Quelle consommation ?
Mélenchon (ou Cheminade, bien sûr, d’autres) est de longue date favorable à un financement des États par la BCE mais ne se prononce guère sur les taux directeurs très bas. Ils sont particulièrement dangereux pour les épargnants et les consommateurs qui doivent différer des achats et avoir recours au crédit pour des achats importants (véhicules, ameublement, immobilier).
Voilà des années que la BoE fixe son taux, répercuté par les banques rémunérant l’épargne des particuliers, à 0,5 %. Cela a divers effets pervers, notamment celui que les plus gros investisseurs se portent vers la spéculation sur le pétrole et les matières premières. Les retraités, les inactifs (et chômeurs) dont les pensions sont faibles mais compensent par le produit de leur épargne sont d’année en année appauvris tandis que les emprunteurs particuliers voient en revanche la possibilité de consentir des avances en fonds propres diminuer tandis que rien n’oblige les banques et les établissements financiers de répercuter intégralement les bénéfices de l’argent très faiblement rémunéré via une baisse des taux d’emprunts qu’ils consentent. Cela ne conduit le plus souvent qu’à l’amélioration de leurs marges.
Dans un premier temps, les banques baissent les taux des emprunts, pour attirer de nouveaux emprunteurs, puis, dans un second, les remontent (
Des taux bas de rémunération de l’épargne favorisent aussi l’inflation.

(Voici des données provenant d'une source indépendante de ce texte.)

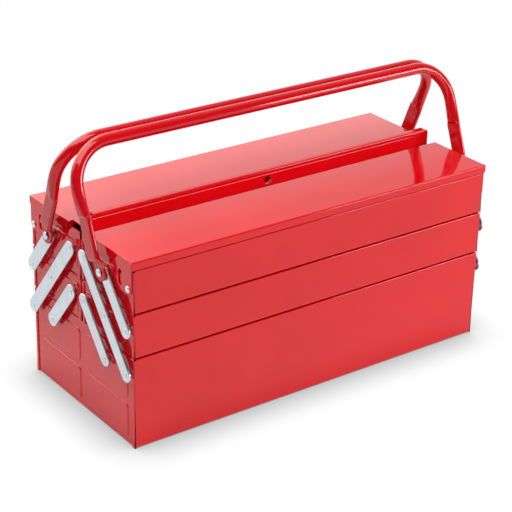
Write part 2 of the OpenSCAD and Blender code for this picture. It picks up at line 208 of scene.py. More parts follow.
def build(name, body, shape, material, sheet=0.0, edge=0.0, slot="red_enamel"):
    """Makes the object: rounds its folds, gives it its thickness, breaks its cut edges."""
    mesh = bpy.data.meshes.new(name)
    mesh.from_pydata([Vector(p) * MM for p in shape.points], [], shape.faces)
    mesh.update()
    obj = bpy.data.objects.new(name, mesh)
    bpy.context.scene.collection.objects.link(obj)
    if shape.folds:
        round_folds(obj, shape)
    if sheet:
        thicken(obj, sheet)
    if edge:
        break_edges(obj, edge)
    obj.modifiers.new("normals", "WEIGHTED_NORMAL").keep_sharp = True
    mesh.shade_smooth()
    bpy.context.view_layer.update()
    final = bpy.data.meshes.new_from_object(
        obj.evaluated_get(bpy.context.evaluated_depsgraph_get())
    )
    obj.modifiers.clear()
    obj.data = final
    final.name = name
    final.materials.clear()
    final.materials.append(material)
    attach(obj, body)
    return obj


def rounded(points, radius, inset, x):
    """Ring at x of a convex polygon of (y, z) points, turning anticlockwise, with fillets and
    moved inwards."""
    ring = []
    for i, point in enumerate(points):
        p = Vector(point)
        before = Vector(points[i - 1]) - p
        after = Vector(points[(i + 1) % len(points)]) - p
        n1 = Vector((before.y, -before.x)).normalized()
        n2 = Vector((-after.y, after.x)).normalized()
        c = p + (n1 + n2) * (radius / (1 + n1.dot(n2)))
        a1 = math.atan2(-n1.y, -n1.x)
        a2 = math.atan2(-n2.y, -n2.x)
        while a2 < a1:
            a2 += 2 * math.pi
        steps = max(2, round((a2 - a1) / (math.pi / 2) * ARC_STEPS))
        r = radius - inset
        for k in range(steps + 1):
            a = a1 + (a2 - a1) * k / steps
            ring.append((x, c.x + r * math.cos(a), c.y + r * math.sin(a)))
    return ring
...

Les exportateurs en profitent du fait que la monnaie nationale (livre, dollar, euro) devient moins attractive face à d’autres devises. Mais avec une épargne moins rémunérée et des prix intérieurs gonflés, les consommateurs restreignent leurs achats, y compris de base. Cela étant, les bénéfices et inconvénients de cette mesure pour l’économie globale sont très controversés. C’est plus une question de credo que de certitudes.
Quelle production ?
La baisse des taux vise à inciter les banques à favoriser un financement plus accessible pour les entrepreneurs. Oui, mais lesquels ? Un importateur de gadgets qui consacrera l’essentiel du prêt à soutenir son produit par la publicité ? Un créateur de « services » dispensables ?
Toutes ces questions passent plutôt au-dessus de la tête de la majorité de l’électorat qui n’a écouté Èva Joly aborder l’orientation de la production que d’une très distraite oreille.

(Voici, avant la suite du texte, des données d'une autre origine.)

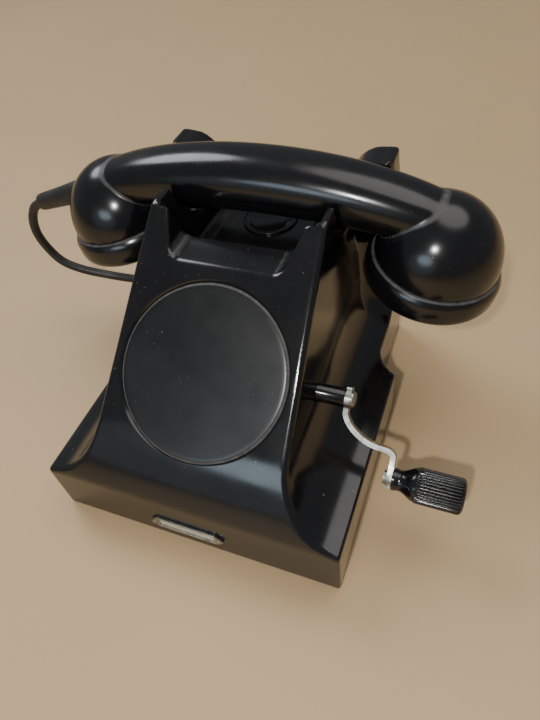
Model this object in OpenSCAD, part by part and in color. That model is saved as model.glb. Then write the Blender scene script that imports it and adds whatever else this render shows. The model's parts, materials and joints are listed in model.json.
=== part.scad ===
// Desk telephone with a hand-cranked ringing generator: moulded housing, cradle, handset and works.
// Origin: centre of the footprint, on the surface it stands on. X to the right, Y to the back, Z up.

/* [Housing] */
// Width of the plinth
body_w = 150; // [140:1:160]
// Depth of the plinth
body_d = 173.2; // [168:0.2:180]
// Height of the cradle horns and prongs
body_h = 126; // [124:0.5:130]
// Thickness of the moulded walls
wall = 3; // [2.5:0.1:3.5]
// Angle of the front panel above horizontal
panel_tilt = 39.3; // [38:0.1:41]
// Radius of the rolled lower front
roll_r = 83.7; // [80:0.1:88]
// Radius of the hollow flare on each side
flare_r = 32.9; // [31:0.1:34]
// Half width of the plinth behind its side coves
rear_half_w = 64.5; // [62:0.5:66]

/* [Cradle] */
// Height of the handset's bed above the plungers
saddle_z = 106.6; // [106:0.1:107]
// Distance of the handset's axis behind the centre
saddle_y = 45; // [44.5:0.5:46]
// Height of the grip bar in the top recess
grip_z = 110.3; // [108:0.1:112]
// Height of the floor of the well behind the grip bar
well_z = 96.8; // [94:0.1:100]

/* [Front blank] */
// Radius of the blanking disc in the dial opening
blank_r = 40; // [38:0.1:41]
// Height of the disc's centre
blank_z = 80.5; // [78:0.5:82]

/* [Crank] */
// Height of the crank shaft
crank_z = 59; // [57:0.5:60]
// Distance of the crank shaft in front of the centre
crank_front = 22.5; // [20:0.5:24]
// Throw of the crank
crank_throw = 31; // [28:0.5:34]
// Angle of the arm in front of straight down at rest
crank_rest = 45; // [0:5:90]
// Teeth on the crank's gear
gear_teeth = 48; // [48:12:60]
// Teeth on the armature's pinion
pinion_teeth = 12; // [12:1:12]

/* [Handset] */
// Distance from the middle to each cup's axis
cup_x = 85; // [84.5:0.5:88]
// Height of the joint between cup and cap
cup_z = 92; // [91:0.5:93]
// Outward lean of each cap
cup_lean = 11; // [8:1:13]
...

À défaut de voter rationnellement, les indécis de la dernière seconde ou presque, voire les convaincus les plus bornés, feraient bien de tenter d’examiner les programmes, et de voter aussi avec leur portefeuille, ou mieux (ou pire ?), selon leurs convictions humanistes ou foncièrement individualistes. Avec bien sûr le risque de se fourvoyer : le jeune n’envisageant pas d’avoir des enfants se moque bien du soutien aux crèches ou de l’éducation s’il a fini ses études, le retraité sans enfants ou celui dont les siens ont fort bien réussi ou totalement échoué dans leur ascension sociale développera une toute autre sensibilité qu’un autre. Les convictions évoluent en fonction des situations. Bah, ce n’est que pour cinq ans… pensera-t-on. En général, non. Qu’on pense que les 35 heures aient été une fort bonne ou une fort mauvaise chose (pour soi ou pour l’économie en général, et ses avantages ou inconvénients ont été fort divers selon les types d’entreprises) n’ont pas été abolies en 2007 et qu’il n’est pas sûr qu’un nouveau mandat de Nicolas Sarkozy conduise à les vider entièrement de leur substance : une partie du Medef s’y opposerait sans doute…
Ce n’est pas prendre parti pour l’une ou l’autre des candidatures que de relever ces faits (je l’ai plus ou moins nettement fait auparavant, sans prôner sans restriction telle ou tel, tant tout programme présente des lacunes ou de bonnes idées dont les effets pervers sont négligés). Toute élection comporte une part de pari. Ce qui m’afflige une fois de plus, c’est de penser que des turfistes capables de soupeser soigneusement les qualités et défauts d’un cheval soient capables de voter pour l’une ou l’autre sur un coup de tête tels des joueurs débutants aux échecs poussant du pion. J’en viens à comprendre les hésitations paralysantes des abstentionnistes… Tout comme celles et ceux dont le vote aux présidentielles ne concordera pas forcément avec celui exprimé lors des législatives.
Mais quoi qu’il en soit, pour la plus large majorité, c’est en fonction de la politique monétaire, de la rémunération de l’épargne et des crédits, du rôle des établissements financiers et de la BCE, que, pour les cinq années à venir, le sort (chômage, embauche, augmentation ou régression salariale, niveau des retraites, possibilités de formation, &c.) se jouera. Difficile bien sûr de départager les promesses réalisables qui engagent et les autres, fallacieuses ou énoncées de manière à pouvoir ensuite les travestir. Très ardu aussi de prévoir une majorité présidentielle suffisante ou une cohabitation. Mais au moins, au risque de se fourvoyer, optons… Et si ce n’est en toute connaissance de cause, tentons au moins de parier de manière suffisamment informée pour s’épargner les plus fortes désillusions.